Weak numbers from U.S. tech giants including Spotify Technology SA jolted investors who had bet a strong earnings season would keep equities attractive and counter some of their lingering worries including tighter monetary policy. Markets have swung sharply and stocks are nursing losses this year as officials pare stimulus to curb inflation.
In Europe, the Bank of England hiked its key rate and signaled it would start running down bond holdings. Meanwhile, the ECB held its interest rates and said net buying under its emergency support program will end in March.
Lagarde said inflation would remain elevated for longer but the bank was getting “much closer” to its inflation target. Germany’s two-year yield rose to a 2015 high. The Stoxx Europe 600 fell below its 100-day moving average.
“As markets focus closely on large, developed-market monetary policy stances — and investor sentiment around the globe shifts — economic activity data releases will be key,” said Marilyn Watson, head of global fundamental fixed income strategy at BlackRock.
Growth in the U.S. services sector pulled back in January to the slowest pace in nearly a year.
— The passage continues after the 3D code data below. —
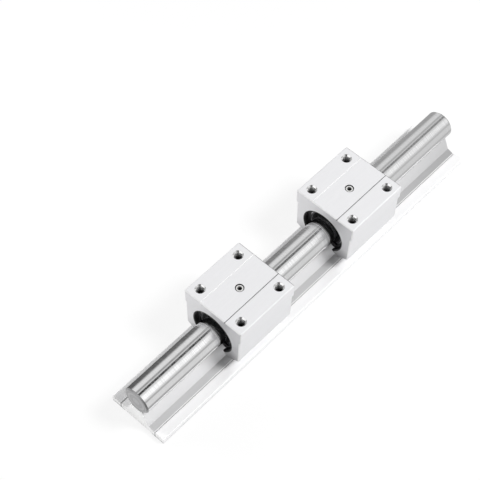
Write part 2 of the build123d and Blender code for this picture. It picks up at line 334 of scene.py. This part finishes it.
def vector(tree, operation, *values):
    """The outputs of one Vector Math node."""
    return add_node(tree, "ShaderNodeVectorMath", dict(enumerate(values)), operation=operation).outputs


def noise(tree, place, scale, detail):
    """Soft noise over a place."""
    inputs = {"Vector": place, "Scale": scale, "Detail": detail}
    return add_node(tree, "ShaderNodeTexNoise", inputs).outputs[0]


def start_group(name, inputs, outputs):
    """A shader node group with its sockets, and its input and output nodes."""
    group = bpy.data.node_groups.new(name, "ShaderNodeTree")
    for label, (kind, value) in inputs.items():
        socket = group.interface.new_socket(label, in_out="INPUT", socket_type=kind)
        if value is not None:
            socket.default_value = value
    for label, kind in outputs.items():
        group.interface.new_socket(label, in_out="OUTPUT", socket_type=kind)
    return group, group.nodes.new("NodeGroupInput").outputs, group.nodes.new("NodeGroupOutput").inputs


def use_group(tree, group, **inputs):
    """A group placed in a material, with its own values. An underscore stands for a space."""
    labelled = {name.replace("_", " "): value for name, value in inputs.items()}
    return add_node(tree, "ShaderNodeGroup", node_tree=group, inputs=labelled).outputs


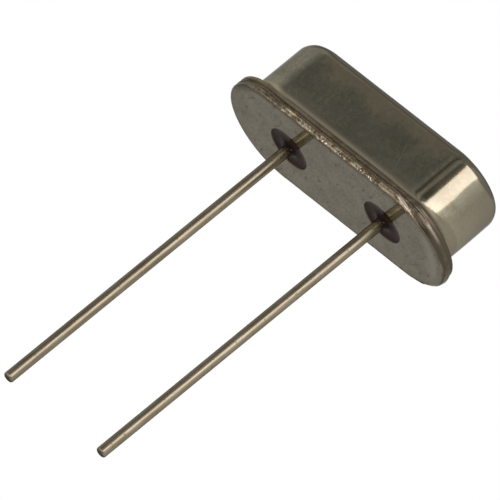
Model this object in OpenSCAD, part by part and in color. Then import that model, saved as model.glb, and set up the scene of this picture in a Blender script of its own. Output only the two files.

Meanwhile, U.S. initial jobless claims fell more than expected last week to 238,000 ahead of data on payrolls Friday.
“Tomorrow’s jobs report is a reminder that expectations for Fed policy are the key influence on this market right now, and if economic data, especially inflation data, comes in ‘too hot’ then that will rekindle hawkish Fed concerns like in January, and we would expect at least a partial return of the January volatility,” wrote Tom Essaye, a former Merrill Lynch trader who founded “The Sevens Report” newsletter. “Bottom line, Fed policy still very much matters to this market.”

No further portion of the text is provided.